Pengertian Wanita Jawa
Dalam kamus
besar bahasa Indonesia kata wanita diartikan sebagai perempuan dewasa. Dan
kewanitaan adalah hal-hal yang berhubungan dengan wanita.[1] Sedangkan dalam bahasa Jawa
sendiri Kata wanita berasal dari kata wani (berani) dan ditata (diatur),
artinya adalah sosok yang berani ditata dan diatur. Dalam kehidupan praktis
masyarakat jawa, wanita adalah sesosok yang selalu mengusahakan keadaan tertata
sehingga untuk itu pula dia harus menjadi sosok yang berani ditata. Damardjati
supardjar mengungkapkan bahwa kata wanita berasal dari kata wani (berani) dan
tapa (menderita). Artinya wanita adalah sesosok yang berani menderita bahkan untuk
orang lain.[2]
Dalam istilah jawa kata Wanita memilki beberapa istilah
panggilan seperti wadon, wanita, estri atau putri. Istilah
tersebut mempunyai pengertian tersendiri bahkan membawa konsekuensi ideologi
tersendiri. Penjelasannya sebagai berikut:
1.
Kata wadon berasal dari bahasa Kawi yakni “wadu”
yang secara harfiah bermakna kawula atau abdi. Istilah ini sering diartikan
bahwa perempuan ditakdirkan menjadi “abdi” (nelayan) sang guru laki
(suami).
2.
Wanita, kata wanita sama seperti keterangan diatas bahwa
kata wanita tersusun dari dua kata yaitu wani (berani) dan
ditata (diatur), artinya adalah sosok yang berani ditata dan diatur. Dalam
kehidupan praktis masyarakat jawa, wanita adalah sesosok yang selalu
mengusahakan keadaan tertata sehingga untuk itu pula dia harus menjadi sosok
yang berani ditata.
3.
Estri, kata tersebut berasal dari bahasa Kawi yakni “estren”,
yang berarti penjurung (pendorong). Dari kata “estren”
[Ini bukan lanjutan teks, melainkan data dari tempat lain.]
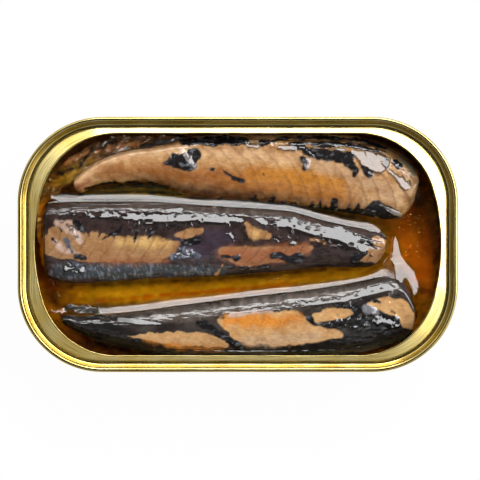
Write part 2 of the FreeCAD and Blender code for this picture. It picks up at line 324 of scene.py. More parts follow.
def makeFloor():
    # a white card: bright to the camera, to gloss and through glass, with a little real shading left
    material, tree = newMaterial("white card")
    path = addNode(tree, "LightPath").outputs
    seen = path["Is Camera Ray"]
    for ray in ("Is Glossy Ray", "Is Transmission Ray"):
        seen = addNode(tree, "Math", {0: seen, 1: path[ray]}, operation="MAXIMUM")
    share = addNode(tree, "Math", {0: seen, 1: card["bright"]}, operation="MULTIPLY")
    shaded = addNode(tree, "BsdfDiffuse", {"Color": toLinear(card["colour"])})
    bright = addNode(tree, "Emission", {"Color": (1, 1, 1, 1), "Strength": 1.0})
    mixed = addNode(tree, "MixShader", {0: share, 1: shaded, 2: bright})
    addNode(tree, "OutputMaterial", {"Surface": mixed})
    turns = [2 * math.pi * i / card["sides"] for i in range(card["sides"])]
    ring = [(card["radius"] * math.cos(turn) * mm, card["radius"] * math.sin(turn) * mm, 0) for turn in turns]
    mesh = bpy.data.meshes.new("floor")
    mesh.from_pydata(ring, [], [tuple(range(len(ring)))])
    mesh.materials.append(material)
    floor = bpy.data.objects.new("floor", mesh)
    bpy.context.scene.collection.objects.link(floor)


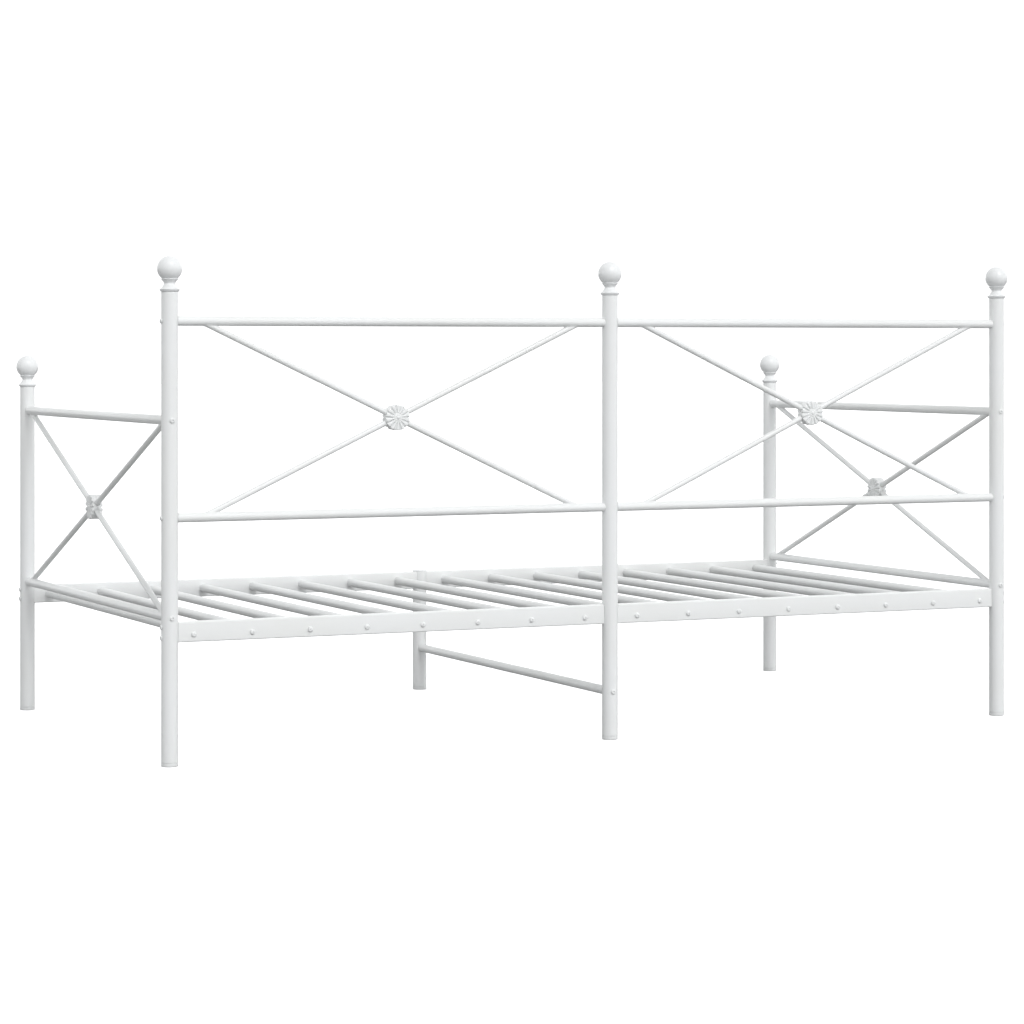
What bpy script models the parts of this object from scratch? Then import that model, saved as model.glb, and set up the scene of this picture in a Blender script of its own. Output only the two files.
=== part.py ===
"""Steel daybed with a two-bay crossed-bar back, crossed-bar arms and a slatted base.

Frame: +Z up, origin on the floor under the middle of the bed, X along the bed's length,
the back at +Y and the open front at -Y.  Left and right are seen from the front: left is -X.
"""
import math

import bmesh
import bpy
from mathutils import Matrix, Vector

# ---- driving dimensions, metres -------------------------------------------------------------
GAP = 0.0003                 # clearance left between touching pieces
CUTTER_MARGIN = 0.0500       # how far a cutter runs past what it cuts

POST_X = 1.023               # end post axes, from the middle
POST_Y = 0.536               # back and front post axes, from the middle
POST_R = 0.0175
POST_WALL = 0.0010
BACK_POST_TOP = 0.9844
FRONT_POST_TOP = 0.7742
LEG_TOP = 0.3000

BACK_TOP_RAIL_Z = 0.9242
BACK_LOWER_RAIL_Z = 0.5154
ARM_TOP_RAIL_Z = 0.7178
ARM_LOWER_RAIL_Z = 0.3084
RAIL_R = 0.0100
RAIL_WALL = 0.0010
STRETCHER_Z = 0.1064

SIDE_RAIL_BOTTOM = 0.2565
SIDE_RAIL_TOP = 0.2997
SIDE_RAIL_OUTER = 0.0056     # outer face, outward of the post axis plane
SIDE_RAIL_THICK = 0.0180
SIDE_RAIL_WALL = 0.0012
SIDE_RAIL_CORNER = 0.0030

SLAT_COUNT = 16
SLAT_PITCH = 0.12963
SLAT_Z = (SIDE_RAIL_BOTTOM + SIDE_RAIL_TOP) / 2
SLAT_R = 0.0100
SLAT_WALL = 0.0008

BAR_R = 0.00625
BACK_CROSS_X = 0.5140        # crossing of each back bay
BACK_CROSS_Z = 0.7190
BACK_BAR_SLOPE = 0.4655
ARM_CROSS_Y = 0.0052
ARM_CROSS_Z = 0.5130
ARM_BAR_SLOPE = 0.4030

ROSETTE_R = 0.0278
ROSETTE_HALF = 0.0148        # half of the pair's total thickness
ROSETTE_BACK = GAP / 2       # back face of each half, from the bars' plane
BOSS_R = 0.0098
RIVET_R = 0.0030
RIVET_HALF = 0.0100
GROOVE_R = 0.0068            # grooves in the discs, clear of the bars at any facet
LAP_LENGTH = 0.0400          # length along a bar of the halving at its crossing
LAP_DEPTH = 0.0100

FOOT_HEIGHT = 0.0080
FOOT_CHAMFER = 0.0012
SPIGOT_LENGTH = 0.0160
SPIGOT_R = POST_R - POST_WALL - GAP
LEG_CAP_HEIGHT = 0.0034
LEG_CAP_CHAMFER = 0.0016

BALL_R = 0.02625
BALL_CENTER = 0.0484         # above the finial's flange underside
FLANGE_R = 0.0211
NECK_R = 0.0116
CUP_LIP_R = 0.0185           # rim of the cup the ball sits in

# ---- facets ---------------------------------------------------------------------------------
POST_SEGMENTS = 24
RAIL_SEGMENTS = 16
BAR_SEGMENTS = 12
ROSETTE_SEGMENTS = 24
FINIAL_SEGMENTS = 20
CORNER_SEGMENTS = 2
BALL_STEPS = 8
SHARP_ANGLE = 35.0           # degrees
MERGE = 0.00001
# Turns, in facets, that keep the corners of the grooves, rivet and discs apart.
GROOVE_TURN = 0.25
GROOVE_TURN_STEP = 0.12
DISC_TURN = 0.25

# ---- finishes: colour, roughness, metallic --------------------------------------------------
POWDER_COAT = ((0.83, 0.84, 0.84), 0.42, 0.0)
CAST_COAT = ((0.82, 0.83, 0.83), 0.48, 0.0)
PAINTED_PLASTIC = ((0.84, 0.85, 0.85), 0.30, 0.0)
FOOT_PLASTIC = ((0.78, 0.79, 0.79), 0.55, 0.0)

X_AXIS = Vector((1.0, 0.0, 0.0))
Y_AXIS = Vector((0.0, 1.0, 0.0))
Z_AXIS = Vector((0.0, 0.0, 1.0))


def clear_scene():
    for obj in list(bpy.data.objects):
        bpy.data.objects.remove(obj, do_unlink=True)


def new_collection(name):
    collection = bpy.data.collections.new(name)
    bpy.context.scene.collection.children.link(collection)
    return collection


def pose(origin, along, side):
    """Matrix that puts local Z along 'along' and local X along 'side', at 'origin'."""
    z = along.normalized()
    x = side.normalized()
    y = z.cross(x)
    rotation = Matrix((x, y, z)).transposed().to_4x4()
    return Matrix.Translation(origin) @ rotation


def facet_turn(segments, facets):
    """Turn about local Z by a number of facets, which sets where a polygon's corners fall."""
    return Matrix.Rotation(math.tau * facets / segments, 4, "Z")


def upright_place(x, y, z=0.0):
    """Place on a post axis, with a flat of the polygon and not a corner facing each rail."""
    return Matrix.Translation((x, y, z)) @ facet_turn(POST_SEGMENTS, 0.5)


def rail_place(start, along):
    """Place of a round rail, with a flat of the polygon and not a corner facing the bars."""
    return pose(start, along, Z_AXIS) @ facet_turn(RAIL_SEGMENTS, 0.5)


def give_finish(obj, finish):
    colour, roughness, metallic = finish
    material = bpy.data.materials.new(obj.name + "_finish")
    material.use_nodes = True
    shader = material.node_tree.nodes["Principled BSDF"]
    shader.inputs["Base Color"].default_value = (*colour, 1.0)
    shader.inputs["Roughness"].default_value = roughness
    shader.inputs["Metallic"].default_value = metallic
    obj.data.materials.append(material)


def smooth(mesh):
    mesh.shade_smooth()
    mesh.set_sharp_from_angle(angle=math.radians(SHARP_ANGLE))


def as_cutter(obj):
    obj.hide_render = True
    obj.display_type = "WIRE"
    return obj


def turned(name, profile, segments, collection, matrix, closed=False):
    """Profile of (radius, height) points, down the outer side, turned about local Z."""
    mesh = bpy.data.meshes.new(name)
    points = [(radius, 0.0, height) for radius, height in profile]
    edges = [(i, i + 1) for i in range(len(points) - 1)]
    if closed:
        edges.append((len(points) - 1, 0))
    mesh.from_pydata(points, edges, [])
    obj = bpy.data.objects.new(name, mesh)
    collection.objects.link(obj)
    obj.matrix_world = matrix
    screw = obj.modifiers.new("turn", "SCREW")
    screw.axis = "Z"
    screw.angle = math.tau
    screw.steps = segments
    screw.render_steps = segments
    screw.use_merge_vertices = True
    screw.merge_threshold = MERGE
    screw.use_smooth_shade = True
    return obj


def tube_profile(radius, wall, low, high):
    return [(radius, high), (radius, low), (radius - wall, low), (radius - wall, high)]


def rod_profile(radius, low, high):
    return [(0.0, high), (radius, high), (radius, low), (0.0, low)]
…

lalu terbentuklah kata hangestreni yang berarti
mendorong. Dari sini dapat kita ketahui bahwa seorang istri harus mampu memberi
dorongan kepada suami, lebih-lebih suami dalam keadaan sangat melemah.
4.
Putri, yang berarti anak perempuan. Dalam tradisonal jawa, kata inisering
dikatakan sebagai singkatan putus tri perkawis (gugurnya tiga perkara),
yakni seorangperempuan dalam kedudukan putri dituuntut untuk menjalankan
kewajibannya, baik sebagai wadon, wanita mapun istri.[3]
B.
Wanita dalam perspektif Islam
Bilamana kita meneliti beberapa ayat Al-Quran, yang
memberikan informasi kepada kita bahwa, kaum wanita dan pria itu berasal dari satu
jenis, Adam. Dan manusia tidak akan berkembang tanpa adanya dua jenis mahluk
Allah tersebut. Hal ini dijelaskan dalam Al-Qur’an diantaranya:[4]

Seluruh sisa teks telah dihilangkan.